Obviously, the Hiroshima Peace Park and Memorial Museum are to be included for every visitor. The incredibly strong feelings created in me by its disturbing exhibits linger with me years later and remind me constantly of the horrors of nuclear war, something we as a planet cannot afford to forget. But apart from that poignant site, Hiroshima has many lovely parks, a castle, and a legendary food culture. The okonomiyaki war between Osaka and Hiroshima is real, and for those who side with Hiroshima, the city is certainly heaven. But more than this iconic dish, Hiroshima has other fantastic and innovative restaurants and the best fried oysters I have ever had.
Surprisingly, Hiroshima has only one subway, so public transportation around the city is focused on streetcars and buses. The Hiroshima Bus Terminal is a hub for getting you to attractions around the area, including Miyajima Island, Onomichi (for those interested in cycling the Shimanami Kaido to Shikoku), the five-arched Kintai Bridge in Iwakuni, and Okunoshima, the “Island of Rabbits,” to name a few. There is even a heavily discounted bus route to Matsue City in Shimane Prefecture, which is a mere 500 yen (I mention it because the discount has been in place for 3 years and counting and is probably not going away anytime soon). You’re also a day trip away from Okayama City, home of another of the 3 greatest Japanese gardens, Korakuen Garden, and the equally fascinating Okayama Castle. A set of discounted bus passes is available that will make your transportation all the more affordable as you spend a few days enjoying all of Hiroshima and its surrounding area.

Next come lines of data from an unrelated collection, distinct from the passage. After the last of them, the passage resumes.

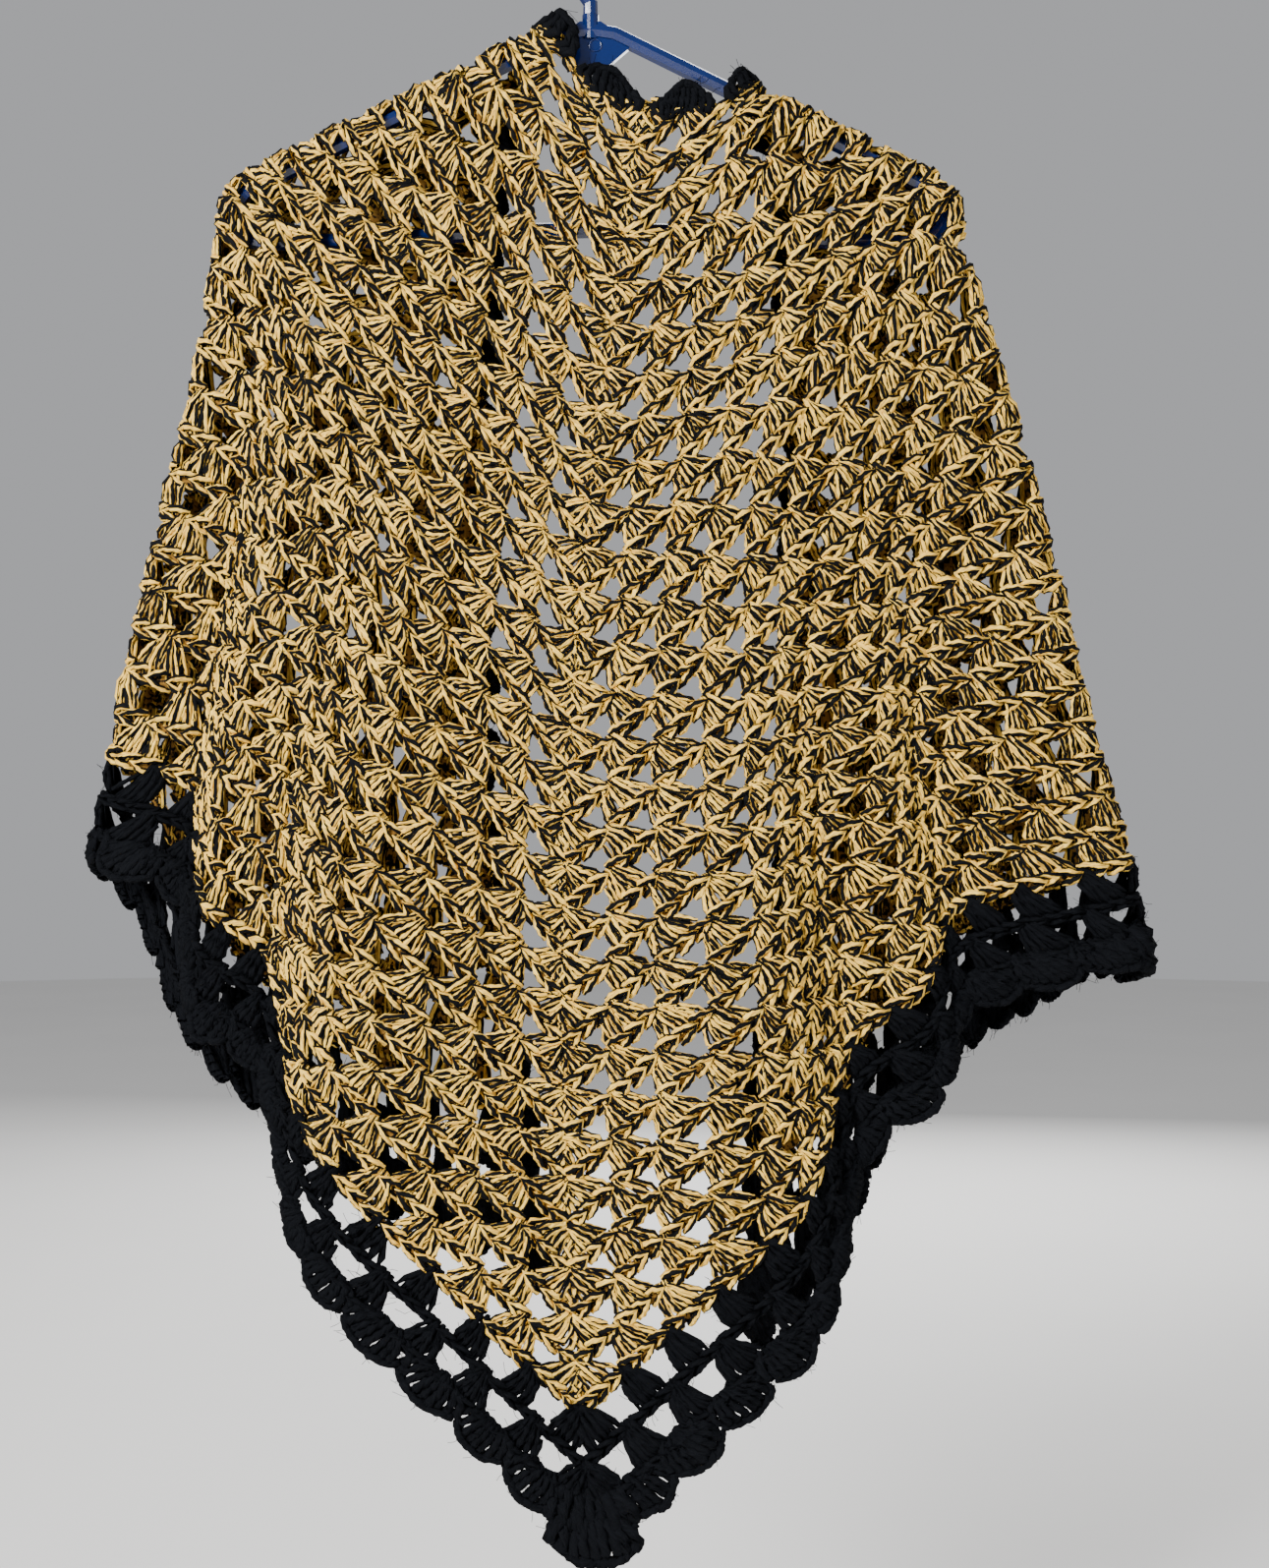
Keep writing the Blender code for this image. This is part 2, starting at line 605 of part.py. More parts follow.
def hanger_frame():
    slope = math.atan(ARM_SLOPE)
    end_x = END_X - END_CORNER
    end_z = NECK_Z + ARM_SLOPE * (end_x - NECK_X) - END_CORNER / math.cos(slope)
    right_end = arc((end_x, end_z), END_CORNER, 90 + math.degrees(slope), -88, 8)
    bar_end_z = end_z - END_CORNER
    bar_rise = BAR_MIDDLE_Z - bar_end_z
    bar = [(end_x * (1 - t), 0, bar_end_z + bar_rise * ease(t, 0, 1)) for t in (0.25, 0.5, 0.75)]
    right = [(NECK_X * 0.3, 0, NECK_Z + 1.5 * MM), (NECK_X, 0, NECK_Z)]
    right += right_end + bar + [(0, 0, BAR_MIDDLE_Z)]
    left = [(-x, y, z) for x, y, z in right[-2::-1]]
    made = place("hanger_frame", tube("hanger_frame", right + left, TUBE, True), PLASTIC)
    # The web that stiffens the neck: a small flat plate between the arms, under a short collar
    web = bpy.data.curves.new("neck_web", "CURVE")
    web.dimensions = "2D"
    web.fill_mode = "BOTH"
    web.extrude = WEB_DEPTH / 2
    outline = web.splines.new("POLY")
    outline.points.add(len(WEB["x"]) - 1)
    for spot, x, z in zip(outline.points, WEB["x"], WEB["z"]):
        spot.co = (x * MM, z * MM, 0, 1)
    outline.use_cyclic_u = True
    plate = bpy.data.objects.new("neck_web", as_mesh("neck_web", web))
    plate.rotation_euler = (math.radians(90), 0, 0)
    collar_mesh = bpy.data.meshes.new("neck_collar")
    shape = bmesh.new()
    bmesh.ops.create_cone(
        shape, cap_ends=True, segments=16, radius1=TUBE, radius2=TUBE, depth=COLLAR_HEIGHT
    )
    shape.to_mesh(collar_mesh)
    shape.free()
    collar = bpy.data.objects.new("neck_collar", collar_mesh)
    collar.location = (0, 0, HOOK_FOOT_Z - COLLAR_HEIGHT / 2)
    for helper in (plate, collar):
        HELPERS.objects.link(helper)
        helper.hide_render = True
        helper.display_type = "WIRE"
        join = made.modifiers.new(helper.name, "BOOLEAN")
        join.operation = "UNION"
        join.object = helper
    return made


def hanger_hook():
    centre = (0, HOOK_TUBE - HOOK_RADIUS)
    shaft = [(0, 0, HOOK_FOOT_Z + SEAM)]
    shaft += [(x * MM, 0, z * MM) for x, z in zip(HOOK_SHAFT["x"], HOOK_SHAFT["z"])]
    bend = arc(centre, HOOK_RADIUS, 180, HOOK_END, 20)
    tip = [(HOOK_TIP_X, 0, HOOK_TIP_Z)]
    return place("hanger_hook", tube("hanger_hook", shaft + bend + tip, HOOK_TUBE, False), PLASTIC)


for old in list(bpy.data.objects):
    bpy.data.objects.remove(old, do_unlink=True)
PARTS = collection_for("crocheted_shawl_on_hanger")
HELPERS = collection_for("helpers")
MARLED = material("marled_yarn", MARL, 0.9)
BLACK_YARN = material("black_yarn", BLACK, 0.95)
PLASTIC = material("blue_plastic", BLUE, 0.18)

back_panel()
wing(-1, "wing_left")
wing(1, "wing_right")
border(-1, "border_back_left", 0, HEM_FOLD)
border(1, "border_back_right", 0, HEM_FOLD)
border(-1, "border_wing_left", HEM_FOLD, BODY_ROWS + 1)
border(1, "border_wing_right", HEM_FOLD, BODY_ROWS + 1)
left_spots, left_indices = hem_spots(-1, 0, HEM_FOLD)
right_spots, right_indices = hem_spots(1, 0, HEM_FOLD)
hem_shells(
    "shells_back",
    left_spots[::-1] + right_spots[1:],
    [-i for i in left_indices[::-1]] + right_indices[1:],
)
hem_shells("shells_wing_left", *hem_spots(-1, HEM_FOLD, BODY_ROWS + 2))
hem_shells("shells_wing_right", *hem_spots(1, HEM_FOLD, BODY_ROWS + 2))
neck_edging()
front_edging(-1, "front_edging_left")
front_edging(1, "front_edging_right")
hanger_frame()
hanger_hook()
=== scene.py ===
# %% [markdown]
# # A crocheted triangle shawl on a clothes hanger
# The shawl is granny crochet: groups of three long stitches, each group worked into the space between two
# groups of the row before. It starts at the middle of the neckline and grows down to a point, so every row
# runs like a wide V round the spine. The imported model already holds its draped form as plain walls. This
# notebook replaces those walls with the yarn itself, in the same place.
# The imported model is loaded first, and its size is kept for the comparison at the end.

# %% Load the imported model
import math

import bmesh
import bpy
import numpy as np
from mathutils import Matrix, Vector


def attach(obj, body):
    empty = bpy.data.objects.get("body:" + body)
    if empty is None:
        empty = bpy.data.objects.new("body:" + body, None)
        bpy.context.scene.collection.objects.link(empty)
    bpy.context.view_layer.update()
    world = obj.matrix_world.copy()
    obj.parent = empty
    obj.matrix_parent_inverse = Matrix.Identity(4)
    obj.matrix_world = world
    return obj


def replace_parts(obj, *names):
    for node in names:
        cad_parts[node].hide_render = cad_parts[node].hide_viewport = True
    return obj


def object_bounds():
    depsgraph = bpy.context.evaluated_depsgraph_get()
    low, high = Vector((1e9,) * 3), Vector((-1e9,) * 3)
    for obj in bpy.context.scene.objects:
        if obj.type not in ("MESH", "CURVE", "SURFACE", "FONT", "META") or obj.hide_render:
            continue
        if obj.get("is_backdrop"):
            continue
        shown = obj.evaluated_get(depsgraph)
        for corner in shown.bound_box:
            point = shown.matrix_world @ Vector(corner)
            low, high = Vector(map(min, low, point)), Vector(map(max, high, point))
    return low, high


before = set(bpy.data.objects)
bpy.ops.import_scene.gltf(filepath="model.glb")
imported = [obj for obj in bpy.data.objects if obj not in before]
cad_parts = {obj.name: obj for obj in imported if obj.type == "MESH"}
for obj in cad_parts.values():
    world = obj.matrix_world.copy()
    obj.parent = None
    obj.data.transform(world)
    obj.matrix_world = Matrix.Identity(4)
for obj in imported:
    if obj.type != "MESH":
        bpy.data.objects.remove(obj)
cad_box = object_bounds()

print(len(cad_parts), "packed nodes, box", [tuple(round(x, 3) for x in corner) for corner in cad_box])

# %% [markdown]
# ## The gauge
# A crocheter measures gauge: how wide a group of stitches is, and how tall a row. Everything else follows
# from those two numbers and from where the cloth lies.

# %% The gauge
MM = 0.001
SIDES = ((-1, "left"), (1, "right"))  # signs of the stitch columns on each side of the spine

ROW = 17.6 * MM  # height of one row, square to it
GROUP = 2 * ROW  # pitch of the stitch groups along a row
STEP = ROW * math.sqrt(2)  # one row along the spine, or one group along the front edge
BODY_ROWS = 29
OPEN_ROW = 1.25  # a border row's height, in body rows
FIRST_OPEN_END = BODY_ROWS + OPEN_ROW
OPEN_END = BODY_ROWS + 2 * OPEN_ROW
EDGING_PITCH = 1.611  # rows along the front edge that one scallop of its edging spans

print("a group is", round(GROUP / MM, 1), "mm wide, and a row is", ROW / MM, "mm high")

# %% [markdown]
# ## Where the cloth lies
# The drape is given by a few short tables: where the spine hangs, where each row passes over an arm of the
# hanger or round a side fold, and where the front edges hang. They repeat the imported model's own tables, so
# that the yarn lies on the same form.

# %% The tables
# The hanger's arms
NECK_X, NECK_Z = 14 * MM, -119 * MM  # where an arm's straight part starts
ARM_SLOPE = -0.492  # height lost for each length outwards
CLOTH_LIFT = 7.5 * MM  # from the tube's centre line to the middle of the cloth over it
NECK_ROW = 2.417  # the neckline's half width in rows, where the cloth's edge crosses an arm

# The spine, down the back: row, then the place in millimetres
SPINE = dict(
    row=(0, 4, 8, 12, 16, 20, 24, 28, 33),
    x=(31, 15, 2, -8, -14, -15, -13, -8, 6),
    y=(-10, -14, -19, -23, -26, -29, -32, -34, -35),
    z=(-164, -266, -367, -468, -570, -671, -772, -874, -1000),
)
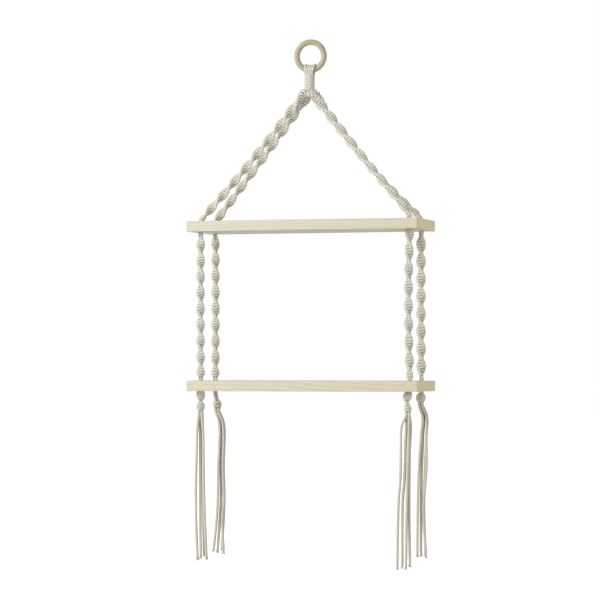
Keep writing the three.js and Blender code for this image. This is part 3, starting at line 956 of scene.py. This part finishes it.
def make_loops(cotton):
    """The cords over the ring's bar, which draw together into the wrapped neck."""
    skein = Skein("ring_loops")
    tip_z = WRAP_TOP_Z + WRAP_ABOVE
    end_z = WRAP_TOP_Z - LOOP_END_BELOW
    for number in range(LOOPS):
        order = number - (LOOPS - 1) / 2
        rows = []
        for angle in LEAVE_ANGLE * (2 * np.arange(LOOP_STEPS + 1) / LOOP_STEPS - 1):
            drawn = abs(angle) / LEAVE_ANGLE
            x = order * (LOOP_PITCH + (LOOP_PITCH_BELOW - LOOP_PITCH) * drawn ** 2)
            lean = math.cos(math.asin(x / RING_RADIUS))
            radius = LOOP_RADIUS - LOOP_THINNER_BELOW * drawn ** 2
            reach = BAR_RADIUS + LOOP_CLEARANCE + radius
            y = (reach + LOOP_BULGE * math.sin(angle) ** 2) * math.sin(angle)
            z = RING_CENTRE_Z - RING_RADIUS * lean + reach * math.cos(angle) / lean
            rows.append((x + NECK_ASIDE * drawn ** 2, y, z, radius))
        tip = (order * LOOP_PITCH_BELOW, LOOP_TIP_DEPTH, tip_z, LOOP_TIP_RADIUS)
        end = (order * NECK_CORD_PITCH, NECK_CORD_DEPTH, end_z, NECK_CORD_RADIUS)
        for aside, depth, z, radius in (tip, end):
            rows.insert(0, (NECK_ASIDE + aside, -depth, z, radius))
            rows.append((NECK_ASIDE + aside, depth, z, radius))
        curve = catmull(rows, LOOP_CURVE_STEPS)
        skein.cord(curve[:, :3], curve[:, 3], sides=SMOOTH_CORD_SIDES, lay=LONG_LAY)
    finish_cotton(skein.build(cotton), "hanger", *[f"cord_loop_{n + 1}" for n in range(LOOPS)])


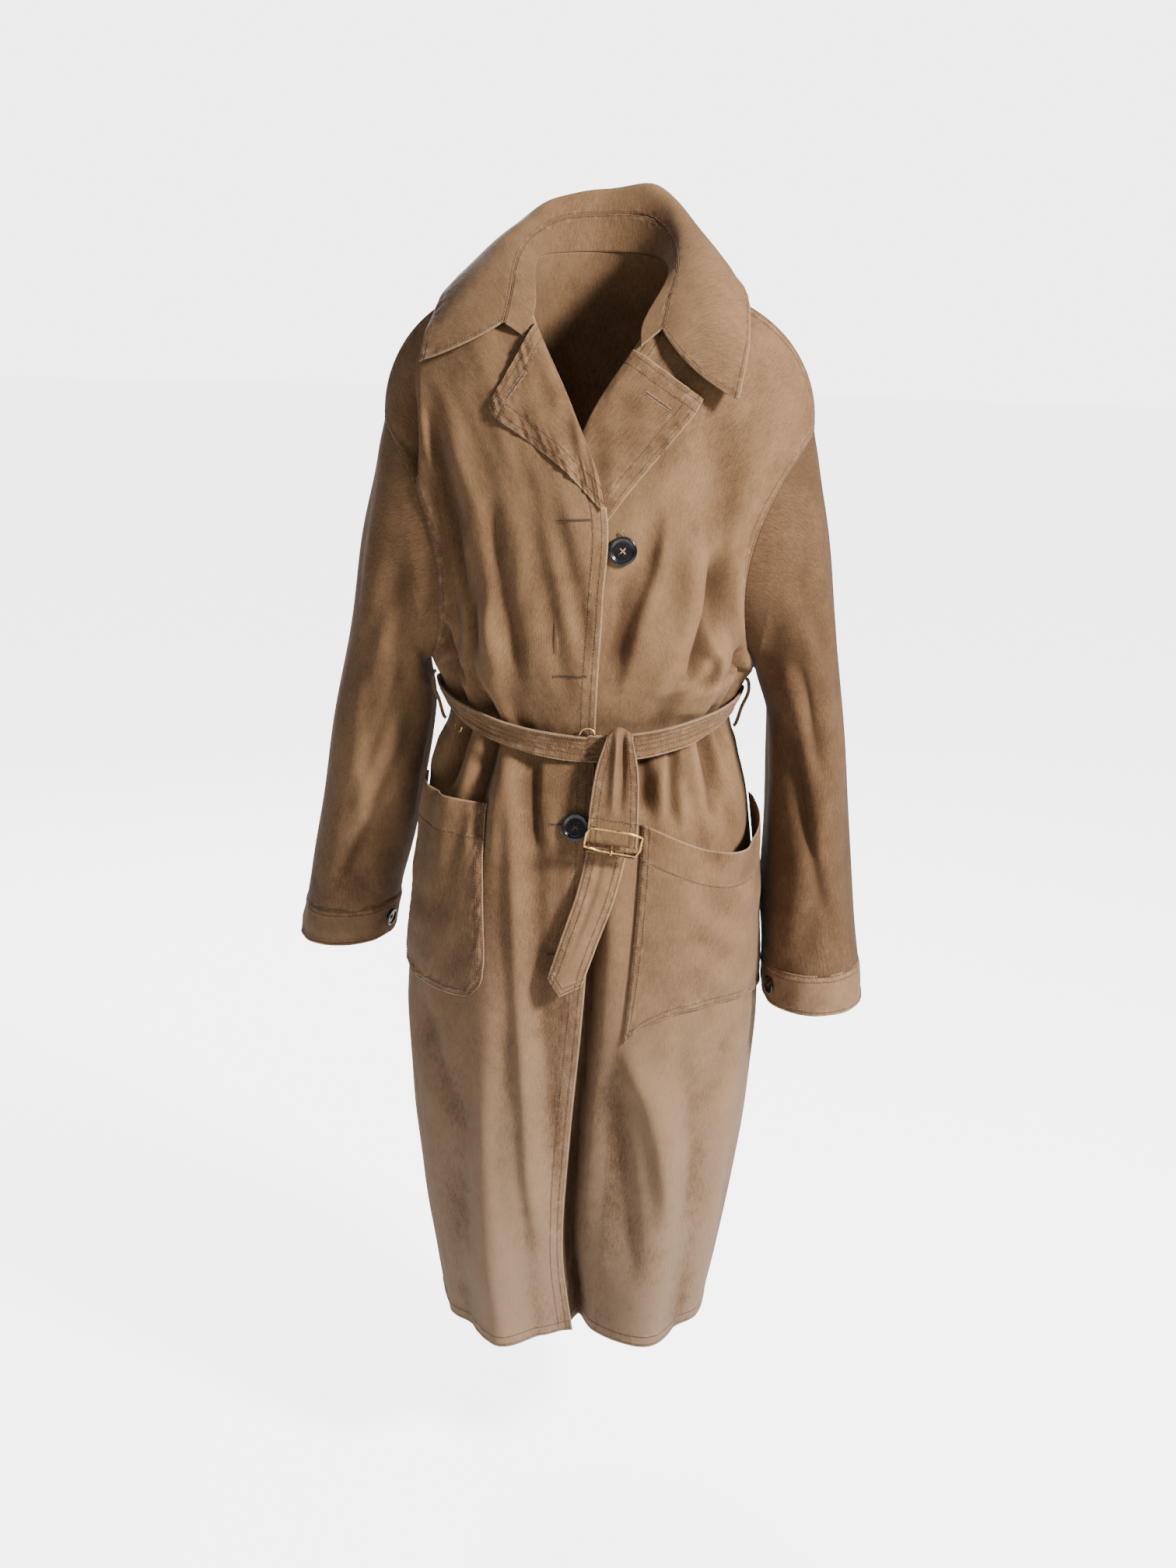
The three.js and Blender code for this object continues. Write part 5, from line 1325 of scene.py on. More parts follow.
@dataclass(frozen=True)
class Studio:
    """The photograph's viewing angle, a pale floor and soft light.

    The camera looks slightly down, and leans by a degree or two as the photographer held it.
    """

    eye: tuple = (0, -1.920, -0.059)
    pitch: float = 14.0
    roll: float = 1.55
    lens: float = 41.7
    floor_z: float = -1.34

    def camera(self) -> None:
        """The camera's axes: right and up turned by the roll, and back along its view."""
        pitch, roll = math.radians(self.pitch), math.radians(self.roll)
        up = np.array([0, math.sin(pitch), math.cos(pitch)])
        right = np.array([1.0, 0, 0])
        back = np.array([0, -math.cos(pitch), math.sin(pitch)])
        turned = right * math.cos(roll) + up * math.sin(roll)
        upright = up * math.cos(roll) - right * math.sin(roll)
        data = bpy.data.cameras.new("photograph")
        data.lens = self.lens
        data.sensor_width = 36
        data.clip_end = 100
        camera = bpy.data.objects.new("photograph", data)
        matrix = Matrix.Identity(4)
        for k, axis in enumerate((turned, upright, back)):
            for row in range(3):
                matrix[row][k] = axis[row]
        matrix.translation = self.eye
        camera.matrix_world = matrix
        bpy.context.scene.collection.objects.link(camera)
        bpy.context.scene.camera = camera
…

Sustainable Tourism in Japan
So there you have it, 5 cities that are perfect alternative destinations to the typical Japan trip that includes just Tokyo and Kyoto. Of course, you are only going to benefit by incorporating some of these ideas into your itinerary and seeing more of Japan than 90% of the foreign tourists who visit here. But I have an ulterior motive which I am not ashamed to share with you because it is quite serious.
The fact is that while Japan has only begun to establish itself as a global tourist destination, over-tourism in some areas has already done major damage. Kyoto is literally an ancient city, and it wasn’t built to accommodate train loads of daily visitors or endless streams of tourists on its narrow streets. You only need to spend a day there during a peak tourism season to understand what I mean. And while Kyoto is choking on tourists, other Japanese cities and regions that are equally charming or beautiful or historic are being almost completely ignored. Japan is not homogenous. Every region has some special food or tradition or cultural event that makes it unique from every other region. But for those regions where the population is aging, young people are fleeing for jobs in bigger cities, and tourists rarely show their faces, sustaining their lifestyles, and in many cases, their unique traditions and cultures will not be possible forever. In the very near future, Japan will lose the knowledge and practice of some traditions forever.
And yet, you can help prevent this. By spreading your tourism money around to lesser traveled regions, you simultaneously help reduce the harm of over-tourism and help the regions that are in economic need. And you only reap rewards by experiencing Japan in a fuller, more holistic sense.
I’m not asking you NOT to visit Kyoto or Tokyo; I’m simply suggesting that you spend less time in those cities and take some time to visit lesser-traveled areas of Japan. If you don’t get to see everything you wanted to see in Tokyo or Kyoto, don’t worry, you can always come back again, and those cities will still be here. For other villages and small towns scattered around the country, I’m afraid I can’t say the same with certainty.